Collected data
◇ ◇ ◇ ◇ ◇ ◇ ◇

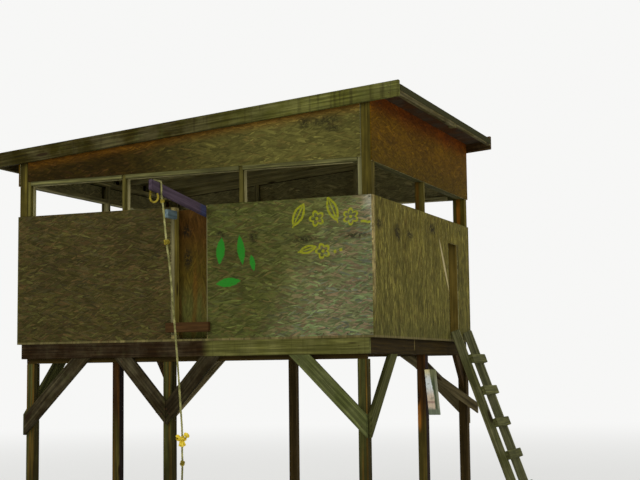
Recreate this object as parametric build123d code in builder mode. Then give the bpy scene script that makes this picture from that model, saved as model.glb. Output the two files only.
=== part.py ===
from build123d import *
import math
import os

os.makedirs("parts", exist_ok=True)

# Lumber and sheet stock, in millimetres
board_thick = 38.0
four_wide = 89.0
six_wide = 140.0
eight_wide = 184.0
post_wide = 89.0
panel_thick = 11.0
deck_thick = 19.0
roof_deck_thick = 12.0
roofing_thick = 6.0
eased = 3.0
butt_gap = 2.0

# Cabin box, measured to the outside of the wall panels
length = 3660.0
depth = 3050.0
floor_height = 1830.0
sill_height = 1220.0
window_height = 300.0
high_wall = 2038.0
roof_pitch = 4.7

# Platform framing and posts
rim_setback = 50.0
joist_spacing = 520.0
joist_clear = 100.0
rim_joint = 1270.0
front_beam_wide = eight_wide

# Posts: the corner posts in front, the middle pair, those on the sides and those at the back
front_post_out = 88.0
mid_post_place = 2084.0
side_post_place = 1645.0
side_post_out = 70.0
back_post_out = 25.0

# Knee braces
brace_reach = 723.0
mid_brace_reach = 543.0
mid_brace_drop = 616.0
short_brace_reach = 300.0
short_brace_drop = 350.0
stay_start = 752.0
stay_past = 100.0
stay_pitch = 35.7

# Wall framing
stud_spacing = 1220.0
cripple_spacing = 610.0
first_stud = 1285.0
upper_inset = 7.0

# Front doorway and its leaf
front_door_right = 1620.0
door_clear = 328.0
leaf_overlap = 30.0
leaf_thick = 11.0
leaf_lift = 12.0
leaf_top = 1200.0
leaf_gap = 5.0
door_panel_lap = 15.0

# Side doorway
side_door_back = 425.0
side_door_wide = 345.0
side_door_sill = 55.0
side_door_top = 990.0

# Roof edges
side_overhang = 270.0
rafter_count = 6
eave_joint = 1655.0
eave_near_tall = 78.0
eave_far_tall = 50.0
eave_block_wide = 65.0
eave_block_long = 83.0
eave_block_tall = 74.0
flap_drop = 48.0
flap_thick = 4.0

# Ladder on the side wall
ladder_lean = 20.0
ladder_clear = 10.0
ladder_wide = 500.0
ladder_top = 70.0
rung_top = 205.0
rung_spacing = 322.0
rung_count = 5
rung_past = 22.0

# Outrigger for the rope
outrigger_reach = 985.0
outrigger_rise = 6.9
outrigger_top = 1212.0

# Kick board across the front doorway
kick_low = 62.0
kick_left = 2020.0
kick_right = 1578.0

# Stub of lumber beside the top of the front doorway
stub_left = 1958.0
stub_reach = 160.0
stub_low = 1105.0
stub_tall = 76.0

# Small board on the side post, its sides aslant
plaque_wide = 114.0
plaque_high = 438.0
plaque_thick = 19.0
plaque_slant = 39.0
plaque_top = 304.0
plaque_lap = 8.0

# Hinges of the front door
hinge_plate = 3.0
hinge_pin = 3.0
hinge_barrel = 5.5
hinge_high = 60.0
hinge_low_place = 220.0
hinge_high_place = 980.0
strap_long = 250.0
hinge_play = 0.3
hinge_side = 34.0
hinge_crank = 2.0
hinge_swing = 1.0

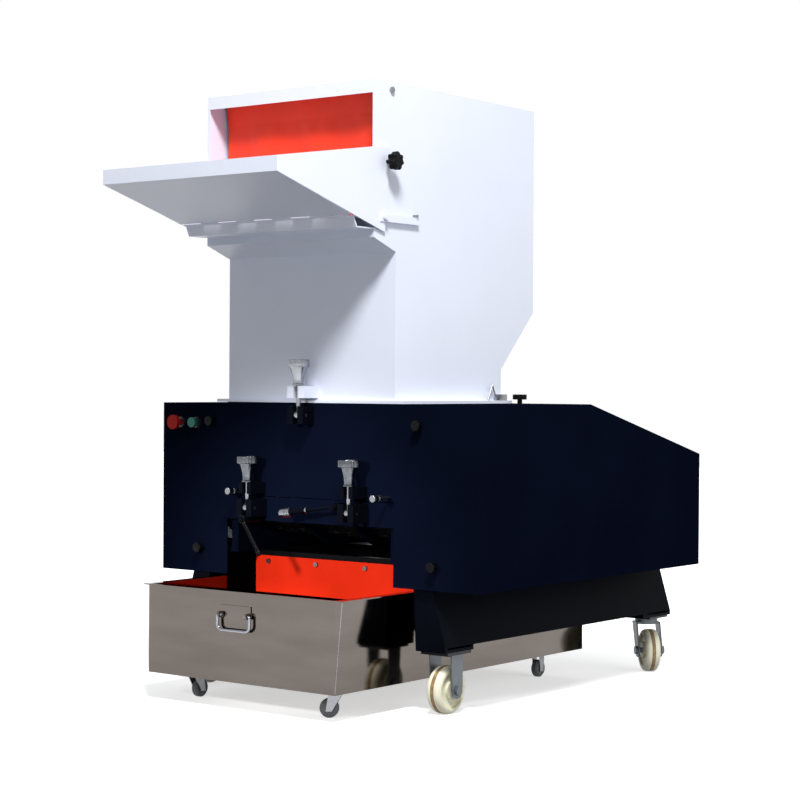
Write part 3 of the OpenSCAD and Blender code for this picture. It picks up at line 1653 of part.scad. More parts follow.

◇ ◇ ◇ ◇ ◇ ◇ ◇

Every record should be given again exactly.

**WRITTEN ANSWER**
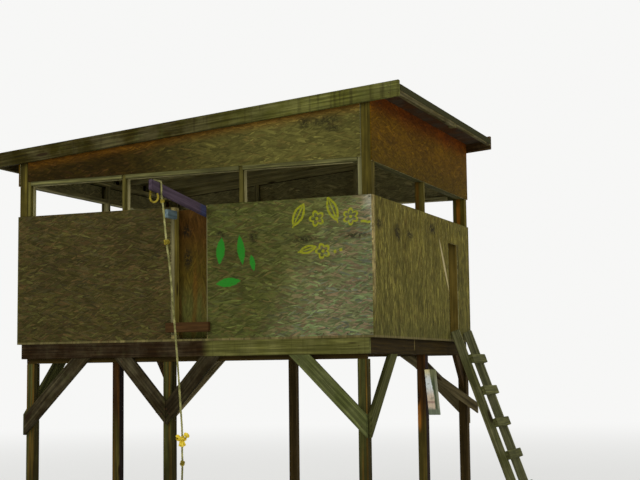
Recreate this object as parametric build123d code in builder mode. Then give the bpy scene script that makes this picture from that model, saved as model.glb. Output the two files only.
=== part.py ===
from build123d import *
import math
import os

os.makedirs("parts", exist_ok=True)

# Lumber and sheet stock, in millimetres
board_thick = 38.0
four_wide = 89.0
six_wide = 140.0
eight_wide = 184.0
post_wide = 89.0
panel_thick = 11.0
deck_thick = 19.0
roof_deck_thick = 12.0
roofing_thick = 6.0
eased = 3.0
butt_gap = 2.0

# Cabin box, measured to the outside of the wall panels
length = 3660.0
depth = 3050.0
floor_height = 1830.0
sill_height = 1220.0
window_height = 300.0
high_wall = 2038.0
roof_pitch = 4.7

# Platform framing and posts
rim_setback = 50.0
joist_spacing = 520.0
joist_clear = 100.0
rim_joint = 1270.0
front_beam_wide = eight_wide

# Posts: the corner posts in front, the middle pair, those on the sides and those at the back
front_post_out = 88.0
mid_post_place = 2084.0
side_post_place = 1645.0
side_post_out = 70.0
back_post_out = 25.0

# Knee braces
brace_reach = 723.0
mid_brace_reach = 543.0
mid_brace_drop = 616.0
short_brace_reach = 300.0
short_brace_drop = 350.0
stay_start = 752.0
stay_past = 100.0
stay_pitch = 35.7

# Wall framing
stud_spacing = 1220.0
cripple_spacing = 610.0
first_stud = 1285.0
upper_inset = 7.0

# Front doorway and its leaf
front_door_right = 1620.0
door_clear = 328.0
leaf_overlap = 30.0
leaf_thick = 11.0
leaf_lift = 12.0
leaf_top = 1200.0
leaf_gap = 5.0
door_panel_lap = 15.0

# Side doorway
side_door_back = 425.0
side_door_wide = 345.0
side_door_sill = 55.0
side_door_top = 990.0

# Roof edges
side_overhang = 270.0
rafter_count = 6
eave_joint = 1655.0
eave_near_tall = 78.0
eave_far_tall = 50.0
eave_block_wide = 65.0
eave_block_long = 83.0
eave_block_tall = 74.0
flap_drop = 48.0
flap_thick = 4.0

# Ladder on the side wall
ladder_lean = 20.0
ladder_clear = 10.0
ladder_wide = 500.0
ladder_top = 70.0
rung_top = 205.0
rung_spacing = 322.0
rung_count = 5
rung_past = 22.0

# Outrigger for the rope
outrigger_reach = 985.0
outrigger_rise = 6.9
outrigger_top = 1212.0

# Kick board across the front doorway
kick_low = 62.0
kick_left = 2020.0
kick_right = 1578.0

# Stub of lumber beside the top of the front doorway
stub_left = 1958.0
stub_reach = 160.0
stub_low = 1105.0
stub_tall = 76.0

# Small board on the side post, its sides aslant
plaque_wide = 114.0
plaque_high = 438.0
plaque_thick = 19.0
plaque_slant = 39.0
plaque_top = 304.0
plaque_lap = 8.0

# Hinges of the front door
hinge_plate = 3.0
hinge_pin = 3.0
hinge_barrel = 5.5
hinge_high = 60.0
hinge_low_place = 220.0
hinge_high_place = 980.0
strap_long = 250.0
hinge_play = 0.3
hinge_side = 34.0
hinge_crank = 2.0
hinge_swing = 1.0

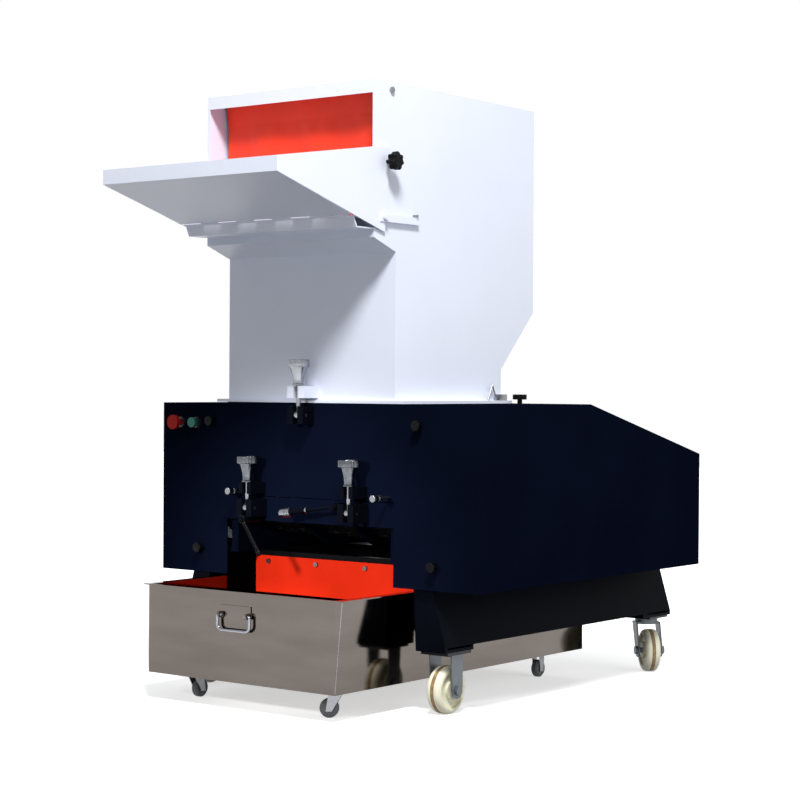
Write part 3 of the OpenSCAD and Blender code for this picture. It picks up at line 1653 of part.scad. More parts follow.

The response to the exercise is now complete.